» WORK TO BE COMPLETED
Please output exactly the lines of the material from the first through the line containing "collection.objects.link(item)", and nothing more.

## begin MATERIAL PROVIDED

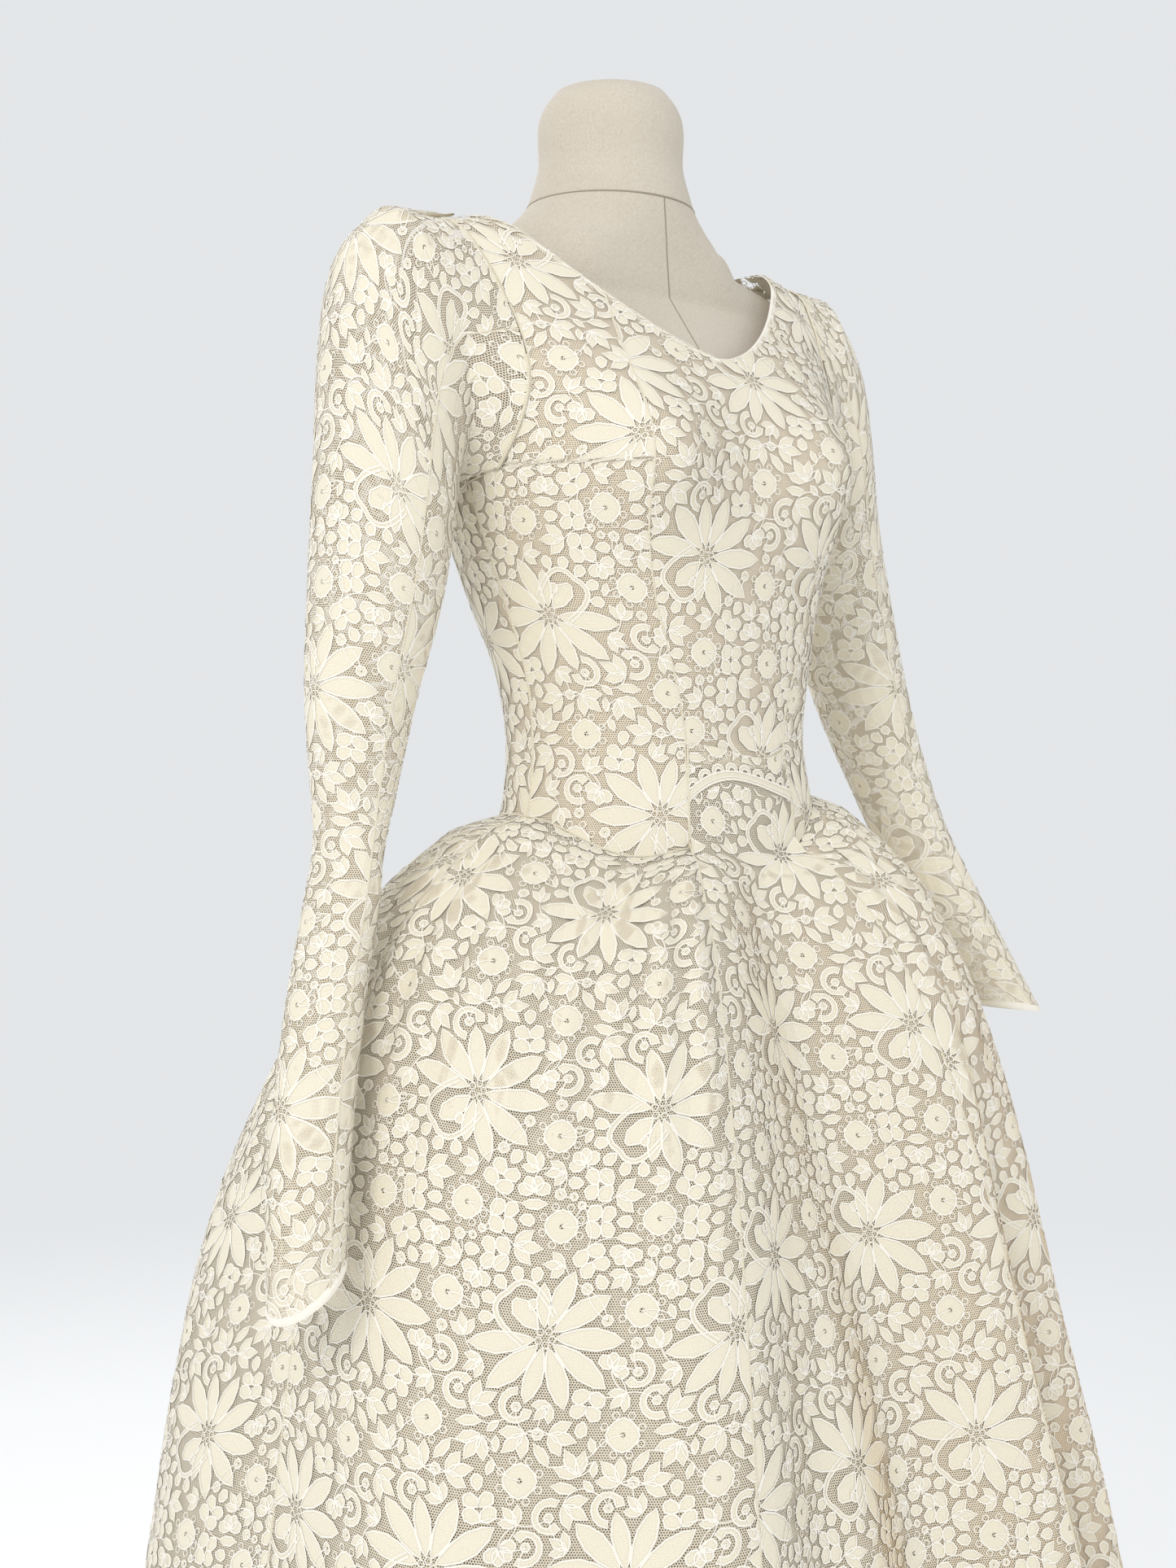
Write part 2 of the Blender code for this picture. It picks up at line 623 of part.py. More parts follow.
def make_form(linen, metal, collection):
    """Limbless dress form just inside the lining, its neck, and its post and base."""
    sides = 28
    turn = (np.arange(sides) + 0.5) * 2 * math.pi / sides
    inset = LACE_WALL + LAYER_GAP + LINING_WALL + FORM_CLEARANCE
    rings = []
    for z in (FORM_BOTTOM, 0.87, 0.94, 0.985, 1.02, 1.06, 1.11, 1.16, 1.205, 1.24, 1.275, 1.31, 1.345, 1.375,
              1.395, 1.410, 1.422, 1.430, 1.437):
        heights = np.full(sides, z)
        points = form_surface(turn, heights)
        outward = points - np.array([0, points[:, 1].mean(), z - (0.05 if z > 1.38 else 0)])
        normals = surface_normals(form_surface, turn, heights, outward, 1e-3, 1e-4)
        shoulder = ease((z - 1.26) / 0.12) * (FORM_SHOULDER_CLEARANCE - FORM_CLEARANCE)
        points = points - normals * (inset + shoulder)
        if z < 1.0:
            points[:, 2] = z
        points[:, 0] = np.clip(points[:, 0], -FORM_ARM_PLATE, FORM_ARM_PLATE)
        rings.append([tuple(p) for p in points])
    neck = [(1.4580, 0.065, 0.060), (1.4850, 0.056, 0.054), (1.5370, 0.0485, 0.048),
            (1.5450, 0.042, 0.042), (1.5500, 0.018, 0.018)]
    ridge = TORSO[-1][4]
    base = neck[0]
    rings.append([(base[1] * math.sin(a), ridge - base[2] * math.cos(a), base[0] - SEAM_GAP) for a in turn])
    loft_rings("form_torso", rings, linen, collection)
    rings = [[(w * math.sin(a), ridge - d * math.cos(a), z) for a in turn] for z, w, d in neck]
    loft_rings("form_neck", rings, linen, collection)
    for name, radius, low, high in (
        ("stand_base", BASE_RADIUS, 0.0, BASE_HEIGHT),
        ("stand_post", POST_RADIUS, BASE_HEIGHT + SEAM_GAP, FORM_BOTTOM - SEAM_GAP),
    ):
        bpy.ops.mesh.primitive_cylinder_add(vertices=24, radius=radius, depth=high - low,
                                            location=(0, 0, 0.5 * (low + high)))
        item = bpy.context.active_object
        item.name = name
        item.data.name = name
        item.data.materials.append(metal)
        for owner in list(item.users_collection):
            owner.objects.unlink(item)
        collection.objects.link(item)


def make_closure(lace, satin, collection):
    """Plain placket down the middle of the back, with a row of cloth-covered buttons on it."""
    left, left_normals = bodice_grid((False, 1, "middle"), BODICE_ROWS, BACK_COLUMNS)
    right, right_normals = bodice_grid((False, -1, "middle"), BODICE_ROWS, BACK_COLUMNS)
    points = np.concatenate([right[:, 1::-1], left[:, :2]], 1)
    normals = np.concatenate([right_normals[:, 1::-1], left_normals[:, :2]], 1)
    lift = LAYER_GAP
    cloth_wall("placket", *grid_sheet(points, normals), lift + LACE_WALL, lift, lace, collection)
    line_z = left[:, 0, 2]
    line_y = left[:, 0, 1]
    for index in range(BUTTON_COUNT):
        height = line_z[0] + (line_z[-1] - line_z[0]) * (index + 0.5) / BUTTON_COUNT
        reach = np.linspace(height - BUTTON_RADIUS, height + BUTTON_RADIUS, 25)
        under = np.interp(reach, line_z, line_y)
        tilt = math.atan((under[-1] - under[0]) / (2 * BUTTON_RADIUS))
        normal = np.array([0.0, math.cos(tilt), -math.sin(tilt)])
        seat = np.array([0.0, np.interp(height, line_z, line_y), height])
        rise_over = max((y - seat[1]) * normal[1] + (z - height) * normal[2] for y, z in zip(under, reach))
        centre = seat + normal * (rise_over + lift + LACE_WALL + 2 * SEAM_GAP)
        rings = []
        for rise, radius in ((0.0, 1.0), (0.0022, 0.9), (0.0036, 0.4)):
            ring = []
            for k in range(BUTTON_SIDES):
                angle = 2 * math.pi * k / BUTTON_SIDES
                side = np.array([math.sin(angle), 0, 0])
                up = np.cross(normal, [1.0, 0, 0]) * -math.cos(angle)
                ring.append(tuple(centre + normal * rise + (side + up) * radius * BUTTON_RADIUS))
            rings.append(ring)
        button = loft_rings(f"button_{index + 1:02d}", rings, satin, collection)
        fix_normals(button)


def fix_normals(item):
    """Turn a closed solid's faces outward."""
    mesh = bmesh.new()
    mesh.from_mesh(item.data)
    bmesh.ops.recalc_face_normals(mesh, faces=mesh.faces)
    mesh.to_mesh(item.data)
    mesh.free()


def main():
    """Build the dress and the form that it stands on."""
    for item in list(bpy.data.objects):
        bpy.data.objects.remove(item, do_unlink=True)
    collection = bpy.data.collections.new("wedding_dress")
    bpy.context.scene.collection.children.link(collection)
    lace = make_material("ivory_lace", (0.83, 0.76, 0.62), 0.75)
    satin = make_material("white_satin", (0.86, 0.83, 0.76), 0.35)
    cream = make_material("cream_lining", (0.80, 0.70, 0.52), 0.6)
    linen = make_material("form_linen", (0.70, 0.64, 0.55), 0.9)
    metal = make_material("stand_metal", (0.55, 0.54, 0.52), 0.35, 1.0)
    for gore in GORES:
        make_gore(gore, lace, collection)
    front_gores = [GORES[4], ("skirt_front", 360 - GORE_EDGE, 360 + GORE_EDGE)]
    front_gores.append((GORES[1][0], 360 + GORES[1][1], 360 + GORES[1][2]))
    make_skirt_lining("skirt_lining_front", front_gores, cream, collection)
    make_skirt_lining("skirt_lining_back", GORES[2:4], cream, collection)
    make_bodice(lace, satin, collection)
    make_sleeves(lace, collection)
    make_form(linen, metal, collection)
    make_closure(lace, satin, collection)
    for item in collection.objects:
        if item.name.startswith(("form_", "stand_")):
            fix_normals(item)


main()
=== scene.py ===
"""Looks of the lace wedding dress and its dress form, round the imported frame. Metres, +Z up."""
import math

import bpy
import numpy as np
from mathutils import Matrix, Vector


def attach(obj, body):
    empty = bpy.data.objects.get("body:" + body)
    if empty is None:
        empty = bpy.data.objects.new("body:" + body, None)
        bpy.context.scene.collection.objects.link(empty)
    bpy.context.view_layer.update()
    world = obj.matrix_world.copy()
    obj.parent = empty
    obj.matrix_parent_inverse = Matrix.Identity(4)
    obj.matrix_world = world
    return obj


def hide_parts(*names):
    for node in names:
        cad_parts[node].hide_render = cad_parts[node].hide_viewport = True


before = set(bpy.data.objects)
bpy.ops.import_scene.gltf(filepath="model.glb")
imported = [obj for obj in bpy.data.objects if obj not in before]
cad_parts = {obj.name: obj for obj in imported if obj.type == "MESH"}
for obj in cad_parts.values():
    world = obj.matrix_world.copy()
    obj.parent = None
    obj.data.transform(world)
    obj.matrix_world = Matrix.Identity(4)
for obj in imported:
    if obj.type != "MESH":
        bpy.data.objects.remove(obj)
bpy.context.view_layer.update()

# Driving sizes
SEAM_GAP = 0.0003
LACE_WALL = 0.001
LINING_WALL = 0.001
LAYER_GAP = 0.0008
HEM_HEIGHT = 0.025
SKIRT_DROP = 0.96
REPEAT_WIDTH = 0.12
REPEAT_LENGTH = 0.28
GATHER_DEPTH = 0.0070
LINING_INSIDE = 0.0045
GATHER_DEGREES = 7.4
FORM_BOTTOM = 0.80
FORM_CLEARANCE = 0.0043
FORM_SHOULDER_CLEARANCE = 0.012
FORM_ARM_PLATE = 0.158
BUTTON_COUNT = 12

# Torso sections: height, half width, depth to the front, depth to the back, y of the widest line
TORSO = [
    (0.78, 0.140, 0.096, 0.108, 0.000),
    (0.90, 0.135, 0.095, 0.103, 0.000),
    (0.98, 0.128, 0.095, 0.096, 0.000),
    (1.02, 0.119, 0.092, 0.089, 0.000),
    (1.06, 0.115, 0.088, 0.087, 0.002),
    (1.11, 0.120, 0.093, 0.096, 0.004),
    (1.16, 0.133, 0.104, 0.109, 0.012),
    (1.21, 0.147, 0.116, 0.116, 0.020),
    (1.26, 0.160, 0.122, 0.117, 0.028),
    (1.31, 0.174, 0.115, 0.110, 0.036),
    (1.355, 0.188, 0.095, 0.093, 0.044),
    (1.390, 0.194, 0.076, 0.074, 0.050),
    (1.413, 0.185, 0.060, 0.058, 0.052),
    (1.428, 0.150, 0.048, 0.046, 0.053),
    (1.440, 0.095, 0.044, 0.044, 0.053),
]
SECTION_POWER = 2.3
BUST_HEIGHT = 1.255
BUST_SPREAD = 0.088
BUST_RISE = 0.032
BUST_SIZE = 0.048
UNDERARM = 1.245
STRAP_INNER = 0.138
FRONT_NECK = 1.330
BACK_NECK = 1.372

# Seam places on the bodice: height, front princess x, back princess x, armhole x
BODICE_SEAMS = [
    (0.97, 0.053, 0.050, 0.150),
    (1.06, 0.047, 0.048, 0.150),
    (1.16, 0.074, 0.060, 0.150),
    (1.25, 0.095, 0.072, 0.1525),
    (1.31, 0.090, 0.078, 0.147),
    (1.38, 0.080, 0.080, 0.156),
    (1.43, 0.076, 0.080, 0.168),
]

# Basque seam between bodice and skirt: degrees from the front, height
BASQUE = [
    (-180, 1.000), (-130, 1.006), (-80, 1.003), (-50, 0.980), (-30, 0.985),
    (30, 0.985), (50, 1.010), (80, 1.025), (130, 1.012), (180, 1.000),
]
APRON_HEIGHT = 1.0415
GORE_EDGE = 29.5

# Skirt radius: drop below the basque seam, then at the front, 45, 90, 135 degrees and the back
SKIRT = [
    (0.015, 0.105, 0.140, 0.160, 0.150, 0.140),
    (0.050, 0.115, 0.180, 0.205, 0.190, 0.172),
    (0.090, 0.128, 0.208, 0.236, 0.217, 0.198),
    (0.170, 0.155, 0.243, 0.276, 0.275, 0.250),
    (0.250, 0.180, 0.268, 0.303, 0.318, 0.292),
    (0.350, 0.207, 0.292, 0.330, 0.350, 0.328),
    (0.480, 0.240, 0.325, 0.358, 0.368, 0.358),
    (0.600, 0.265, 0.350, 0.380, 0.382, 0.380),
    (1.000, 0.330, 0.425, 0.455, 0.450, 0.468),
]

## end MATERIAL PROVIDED

» COMPLETE OUTPUT
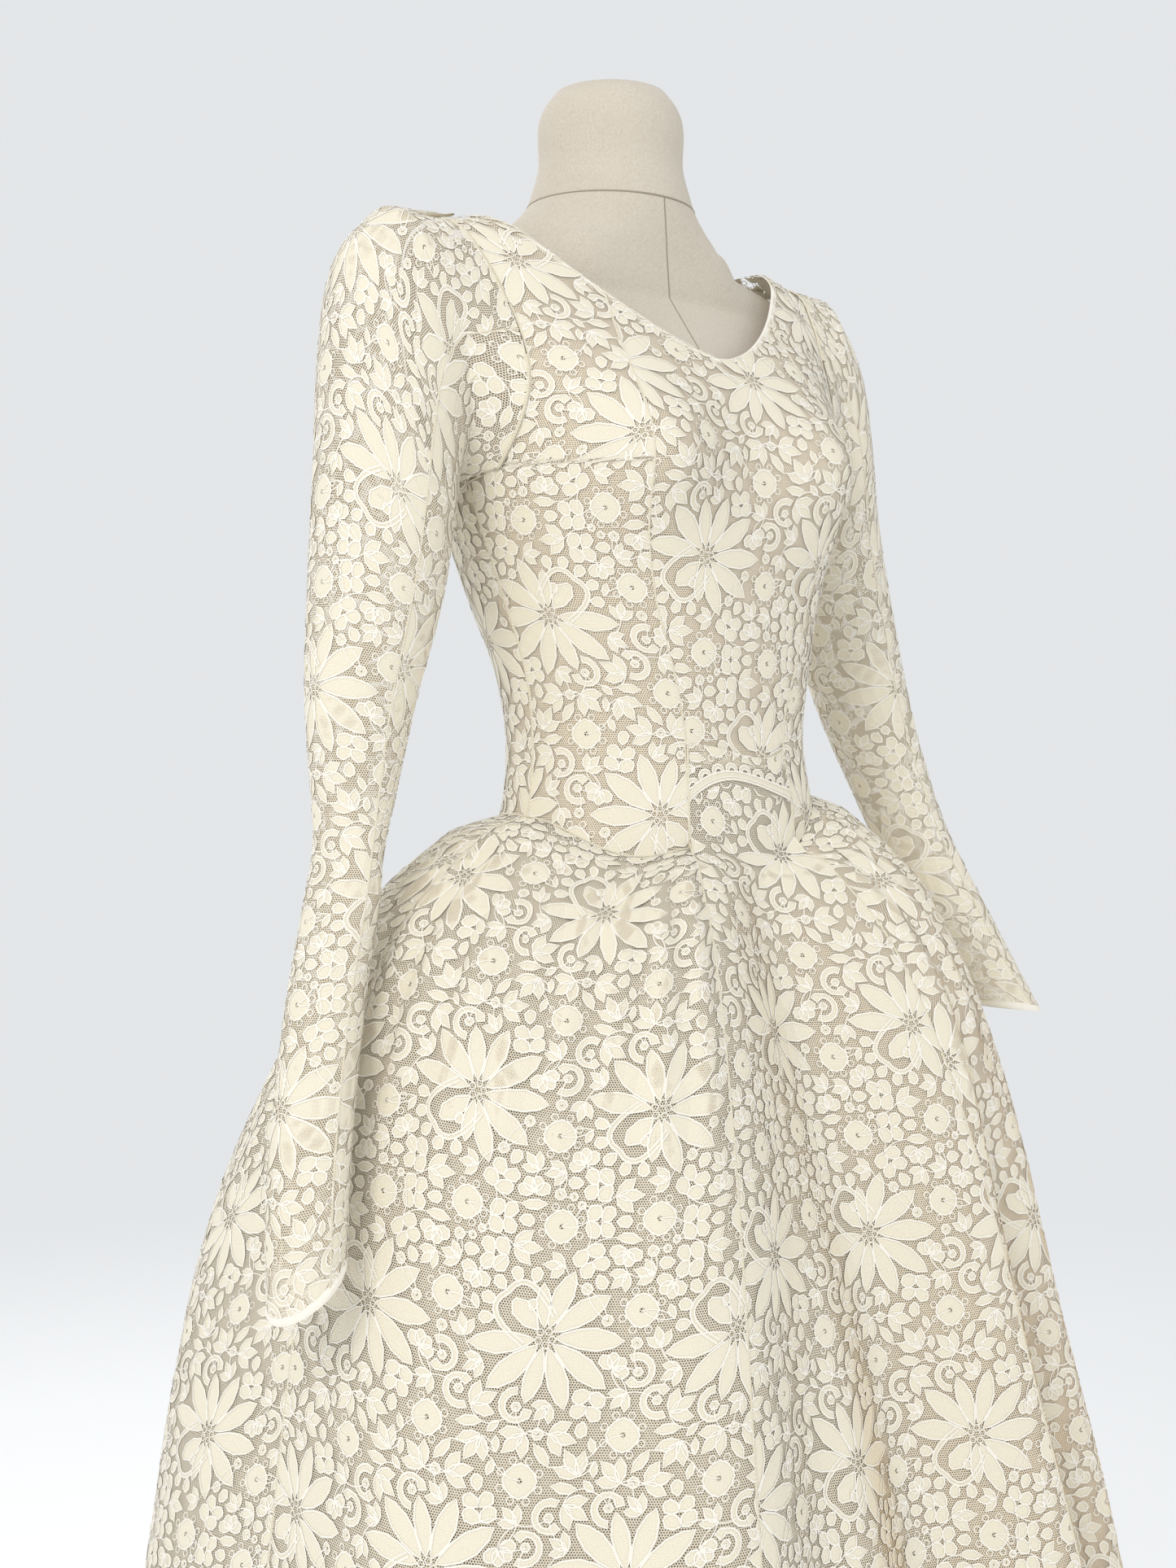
Write part 2 of the Blender code for this picture. It picks up at line 623 of part.py. More parts follow.
def make_form(linen, metal, collection):
    """Limbless dress form just inside the lining, its neck, and its post and base."""
    sides = 28
    turn = (np.arange(sides) + 0.5) * 2 * math.pi / sides
    inset = LACE_WALL + LAYER_GAP + LINING_WALL + FORM_CLEARANCE
    rings = []
    for z in (FORM_BOTTOM, 0.87, 0.94, 0.985, 1.02, 1.06, 1.11, 1.16, 1.205, 1.24, 1.275, 1.31, 1.345, 1.375,
              1.395, 1.410, 1.422, 1.430, 1.437):
        heights = np.full(sides, z)
        points = form_surface(turn, heights)
        outward = points - np.array([0, points[:, 1].mean(), z - (0.05 if z > 1.38 else 0)])
        normals = surface_normals(form_surface, turn, heights, outward, 1e-3, 1e-4)
        shoulder = ease((z - 1.26) / 0.12) * (FORM_SHOULDER_CLEARANCE - FORM_CLEARANCE)
        points = points - normals * (inset + shoulder)
        if z < 1.0:
            points[:, 2] = z
        points[:, 0] = np.clip(points[:, 0], -FORM_ARM_PLATE, FORM_ARM_PLATE)
        rings.append([tuple(p) for p in points])
    neck = [(1.4580, 0.065, 0.060), (1.4850, 0.056, 0.054), (1.5370, 0.0485, 0.048),
            (1.5450, 0.042, 0.042), (1.5500, 0.018, 0.018)]
    ridge = TORSO[-1][4]
    base = neck[0]
    rings.append([(base[1] * math.sin(a), ridge - base[2] * math.cos(a), base[0] - SEAM_GAP) for a in turn])
    loft_rings("form_torso", rings, linen, collection)
    rings = [[(w * math.sin(a), ridge - d * math.cos(a), z) for a in turn] for z, w, d in neck]
    loft_rings("form_neck", rings, linen, collection)
    for name, radius, low, high in (
        ("stand_base", BASE_RADIUS, 0.0, BASE_HEIGHT),
        ("stand_post", POST_RADIUS, BASE_HEIGHT + SEAM_GAP, FORM_BOTTOM - SEAM_GAP),
    ):
        bpy.ops.mesh.primitive_cylinder_add(vertices=24, radius=radius, depth=high - low,
                                            location=(0, 0, 0.5 * (low + high)))
        item = bpy.context.active_object
        item.name = name
        item.data.name = name
        item.data.materials.append(metal)
        for owner in list(item.users_collection):
            owner.objects.unlink(item)
        collection.objects.link(item)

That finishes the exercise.